Interior Minister Remigio Ceballos told government television VTV late on Sunday that at least 25 people died in the disaster.
Fifty-two people are missing and about 1,000 have joined the rescue efforts, he said.
Dozens have died in the country in recent months as a result of historically high levels of rain.
"The village is lost. Las Tejerias is lost," said Carmen Melendez, 55, who has lived in the town her whole life.
Residents have dug through the remains of battered homes looking for loved ones, while search teams are using dogs to find survivors trapped in the rubble.
A butcher's shop was among the businesses buried in muddy sediment. It closed because of the Covid-19 pandemic and had been due to reopen on Monday.
"We were waiting for the meat to be shipped in — to start after two years," said Ramon Arvelo, one of the workers helping to remove mud.
Another resident, Loryis Verenzuela, 50, said: "I never thought that something of this magnitude could happen. It's a really big deal."
"We had a huge landslide as a result of the changing climate," said Mr Ceballos, referring to the effects of Hurricane Julia, which passed to the north of Venezuela the night before.
A month's worth of rain fell in one day. "These strong rains saturated the ground," he said.
Images taken by rescue team drones showed huge amounts of earth piled in the streets as residents tried to remove the mud from their houses.
Las Tejerias resident Jose Santiago, 65, held on to an antenna for 40 minutes as the flooding destroyed several houses, including his own.
"The river caught me and I couldn't find anything to do besides climb a roof and grab on to an antenna. I was reborn," he said.
Venezuelan President Nicolas Maduro has declared three days of national mourning for the victims.

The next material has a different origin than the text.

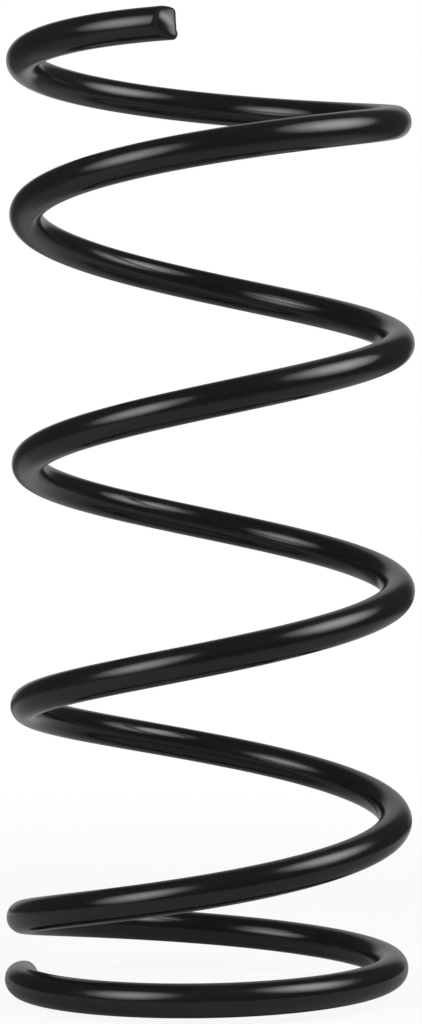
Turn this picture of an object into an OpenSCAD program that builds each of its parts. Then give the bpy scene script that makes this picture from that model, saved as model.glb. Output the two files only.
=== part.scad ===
// Coil spring of a car's suspension: one bar of round steel, wound right-handed into a
// cylinder, with an uneven pitch. The low end coil lies almost flat, the working coils open
// out towards the top, and the last turns close up again. Both ends are sheared off: the
// blade pressed the outer side of the wire into a slope and left a nearly square face.
// The coil's axis is Z, the wire's lowest point is at z = 0 and the front is -Y.

/* [Wire] */
// Diameter of the round wire
wire_d = 13; // [9:0.5:16]

/* [Sheared ends] */
// Rounding of the rim of each sheared end
rim_r = 1.2; // [0.5:0.1:2.5]
// Slope of the nearly square face, whose outer side stands further out
face_slope = 0.19; // [0:0.01:0.3]
// Slope that the blade pressed into the outer side, at its start
press_slope = 0.5; // [0.3:0.05:0.8]
// Radius at which the pressed slope steepens towards the wire's side
press_r = 10.5; // [8:0.5:20]
// How far short of the wire's middle the pressed slope starts
press_overlap = 0.5; // [0:0.1:2]
// Direction in which the pressed slope falls, in degrees up from straight outward
press_angle = 26; // [0:1:60]

/* [Coil] */
// Outer diameter of the coil
coil_d = 159; // [130:1:200]
// Free length, over the wire
free_length = 380; // [330:1:440]
// Turns of wire from one end to the other
turns = 5.235; // [4.8:0.005:5.8]
// Where the low end lies, in degrees round from +X towards +Y
low_end_angle = 176; // [0:1:359]
// How far the middle of the coil stands out towards +X from its two ends
bow = 2.5; // [0:0.5:6]

/* [Pitch] */
// Rise of the low end coil, for each turn
low_pitch = 9; // [6:0.5:20]
// Turns that the low end coil keeps that pitch
low_flat_turns = 0.5; // [0.3:0.01:0.6]
// Turns in which the wire lifts from the low end coil to the working coils
low_lift_turns = 0.6; // [0.4:0.01:0.8]
// Turns in which the pitch falls from the working coils to the top end
top_fall_turns = 1.605; // [1:0.005:2]
// Pitch at the top end
top_pitch = 31; // [15:1:60]
// How far the top end bends back down from that pitch
top_dip = 1; // [0:0.1:2]
// Turns over which it bends back down
top_dip_turns = 0.2; // [0.2:0.05:0.4]
// Pitch where the working coils start, as a share of their basic pitch
first_share = 0.86; // [0.7:0.01:1.3]
// Pitch partway up the working coils, as a share of their basic pitch
middle_share = 1.04; // [0.7:0.01:1.3]
// Pitch where the working coils end, as a share of their basic pitch
last_share = 1.1; // [0.7:0.01:1.3]
// How far up the working coils that middle pitch is reached, from 0 to 1
middle_place = 0.48; // [0.3:0.01:0.7]

/* [Hidden] */

wire_r = wire_d / 2;
mean_r = (coil_d - wire_d) / 2;
climb = free_length + top_dip - wire_d;
turn_length = 2 * PI * mean_r;

// Facets around the wire, rings along one turn, and the steps round an end's rim and from
// there in to its middle
wire_sides = 20;
rings_per_turn = 48;
rim_steps = 3;
face_steps = 5;

// The pitch changes smoothly from each of these places to the next, counted in turns
work_start = low_flat_turns + low_lift_turns;
work_end = turns - top_fall_turns;
work_middle = work_start + middle_place * (work_end - work_start);
places = [0, low_flat_turns, work_start, work_middle, work_end, turns];

// The end pitches are set, and the working coils share the rest of the climb
end_pitches = [low_pitch, low_pitch, 0, 0, 0, top_pitch];
work_shares = [0, 0, first_share, middle_share, last_share, 0];
basic_pitch = (climb - rise(turns, end_pitches)) / rise(turns, work_shares);
pitches = end_pitches + basic_pitch * work_shares;

function sum(v) = [for (x = v) 1] * v;
function unit(v) = v / norm(v);
function limit(x) = min(max(x, 0), 1);

// Rise after t turns: each stretch adds the area under its smooth step in pitch
function rise(t, pitch) = sum([
    for (i = [0 : len(places) - 2])
        let (span = places[i + 1] - places[i], u = limit((t - places[i]) / span))
            span * (pitch[i] * u + (pitch[i + 1] - pitch[i]) * (pow(u, 3) - pow(u, 4) / 2))
]);

// The wire's centre line, and the three directions of its section, after t turns
function out_of_line(z) = bow / 2 * (1 - 2 * pow(2 * z / climb - 1, 2));
function dip(t) = top_dip * pow(max((t - turns) / top_dip_turns + 1, 0), 2);
function radial(t) = [cos(low_end_angle + 360 * t), sin(low_end_angle + 360 * t), 0];
function centre(t) =
    let (z = rise(t, pitches))
        mean_r * radial(t) + [out_of_line(z), 0, wire_r + z - dip(t)];
function along(t) =
    let (step = 0.001)
        unit(centre(t + step) - centre(t - step));
function outward(t) = unit(radial(t) - (radial(t) * along(t)) * along(t));
function upward(t) = cross(outward(t), along(t));

// The point x outward and y upward of the centre line after t turns
function place(t, x, y) = centre(t) + x * outward(t) + y * upward(t);

// The corners of a ring of radius r around the centre line
function corners(r) = [
    for (i = [0 : wire_sides - 1]) r * [cos(360 * i / wire_sides), sin(360 * i / wire_sides)]
];

// How far a sheared end stands past the last of its turns, x outward and y upward of its
// middle: as far as the nearly square face or the pressed slope, whichever is shorter
function cut(x, y) =
    let (u = x * cos(press_angle) + y * sin(press_angle) + press_overlap)
        min(face_slope * x, -press_slope * u - pow(max(u, 0), 2) / (2 * press_r));

// One ring of the wire's side after t turns
function side_ring(t) = [for (c = corners(wire_r)) place(t, c.x, c.y)];

// A ring of radius r on the cut. end is 1 at the top end and -1 at the low end.
function cut_ring(end, r) =
    let (t = end > 0 ? turns : 0, forward = end * along(t))
        [for (c = corners(r)) place(t, c.x, c.y) + cut(c.x, c.y) * forward];

// A ring of its rim, sunk below the cut, where the wire is still round and follows the coil
function rim_ring(end, r, sunk) =
    let (t = end > 0 ? turns : 0)
        [for (c = corners(r)) place(t + end * (cut(c.x, c.y) - sunk) / turn_length, c.x, c.y)];

// The rings of a sheared end, round its rim and then in towards its middle
function end_rings(end) = [
    for (i = [0 : rim_steps - 1])
        let (a = 90 * i / rim_steps)
            rim_ring(end, wire_r - rim_r * (1 - cos(a)), rim_r * (1 - sin(a))),
    for (i = [0 : face_steps - 1]) cut_ring(end, (wire_r - rim_r) * (1 - i / face_steps))
];
function end_middle(end) = cut_ring(end, 0)[0];

function reversed(v) = [for (i = [len(v) - 1 : -1 : 0]) v[i]];

// One skin over the rings in order, closed at each end by a fan round its middle
module skin(rings, low_middle, top_middle) {
    n = wire_sides;
    last = len(rings) - 1;
    middles = len(rings) * n;
    sides = [
        for (k = [0 : last - 1], i = [0 : n - 1])
            let (a = k * n + i, b = k * n + (i + 1) % n)
                each [[a, b, b + n], [a, b + n, a + n]]
    ];
    fans = [
        for (i = [0 : n - 1])
            let (j = (i + 1) % n)
                each [[middles, j, i], [middles + 1, last * n + i, last * n + j]]
    ];
    polyhedron(
        points = concat([for (r = rings) each r], [low_middle, top_middle]),
        faces = concat(sides, fans)
    );
}

module coil() {
    // Where the wire's plain side starts, clear of the deepest point of the cut
    deepest = rim_r - cut(wire_r * cos(press_angle), wire_r * sin(press_angle));
    first = (deepest + 1) / turn_length;
    plain = turns - 2 * first;
    steps = ceil(plain * rings_per_turn);
    body = [for (i = [0 : steps]) side_ring(first + plain * i / steps)];
    color("#1c1c1d")
        skin(
            concat(reversed(end_rings(-1)), body, end_rings(1)),
            end_middle(-1), end_middle(1)
        );
}

coil();
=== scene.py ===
import math

import bpy
import numpy as np
from mathutils import Euler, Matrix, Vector, noise


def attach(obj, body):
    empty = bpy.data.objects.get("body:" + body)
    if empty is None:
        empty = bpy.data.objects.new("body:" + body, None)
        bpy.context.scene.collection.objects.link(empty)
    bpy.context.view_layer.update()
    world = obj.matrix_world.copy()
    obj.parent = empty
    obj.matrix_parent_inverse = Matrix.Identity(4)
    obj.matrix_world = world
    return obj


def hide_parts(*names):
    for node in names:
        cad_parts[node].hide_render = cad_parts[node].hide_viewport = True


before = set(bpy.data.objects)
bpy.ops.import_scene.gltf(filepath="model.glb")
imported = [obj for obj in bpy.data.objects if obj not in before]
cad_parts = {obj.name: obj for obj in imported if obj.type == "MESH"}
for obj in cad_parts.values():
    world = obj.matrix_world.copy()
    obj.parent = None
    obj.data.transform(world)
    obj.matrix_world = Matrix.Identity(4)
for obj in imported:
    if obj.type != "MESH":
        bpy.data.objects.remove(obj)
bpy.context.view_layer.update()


# Shader maths: a reading is one socket, and sums on it add their own Math nodes
class Reading:
    def __init__(self, bench, socket):
        self.bench, self.socket = bench, socket

    def __add__(self, other):
        return self.bench.math("ADD", self, other)

    def __radd__(self, other):
        return self.bench.math("ADD", other, self)

    def __sub__(self, other):
        return self.bench.math("SUBTRACT", self, other)

    def __rsub__(self, other):
        return self.bench.math("SUBTRACT", other, self)

    def __mul__(self, other):
        return self.bench.math("MULTIPLY", self, other)

    def __rmul__(self, other):
        return self.bench.math("MULTIPLY", other, self)


# The nodes of one material, or of the surround
class NodeBench:
    def __init__(self, tree):
        self.tree = tree
        tree.nodes.clear()

    # One node: its settings first, then the values or readings of its inputs. It gives the
    # reading of one output, or those of a list of outputs.
    def add(self, kind, settings=None, values=None, output=0):
        node = self.tree.nodes.new("ShaderNode" + kind)
        for name, setting in (settings or {}).items():
            setattr(node, name, setting)
        for name, value in (values or {}).items():
            if isinstance(value, Reading):
                self.tree.links.new(value.socket, node.inputs[name])
            else:
                node.inputs[name].default_value = value
        if isinstance(output, list):
            return [Reading(self, node.outputs[name]) for name in output]
        return Reading(self, node.outputs[output]) if node.outputs else None

    def math(self, operation, *values):
        return self.add("Math", {"operation": operation}, dict(enumerate(values)))

    def noise(self, place, scale, detail, rough):
        return self.add("TexNoise", {}, {
            "Vector": place, "Scale": scale, "Detail": detail, "Roughness": rough,
        })

    # 0 below low, 1 above high, and smooth between them
    def step(self, value, low, high):
        return self.add("MapRange", {"interpolation_type": "SMOOTHSTEP"}, {
            "Value": value, "From Min": low, "From Max": high,
        })

    # The first colour where share is 0, the second where it is 1 (sockets 6 and 7)
    def blend(self, share, first, second):
        return self.add("Mix", {"data_type": "RGBA"}, {
            "Factor": share, 6: first, 7: second,
        }, output=2)

    def stretch(self, place, amounts):
        return self.add("VectorMath", {"operation": "MULTIPLY"}, {0: place, 1: amounts})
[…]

People have used social media to offer assistance to the town, which has lost electricity and communication services.
Caracas baseball team Los Leones have called for donations of "non-perishable foods, water and clothes" for the victims.
The landslide, caused by the biggest river flood in the area in 30 years, is the worst in Venezuela this year.
In August, at least 15 people died in the Venezuelan Andes after heavy rain caused mud and rock slides.
A month later, at least eight people died when floods hit a religious retreat in the western part of the country.
In 1999, landslides killed about 10,000 people in the state of Vargas, north of Caracas.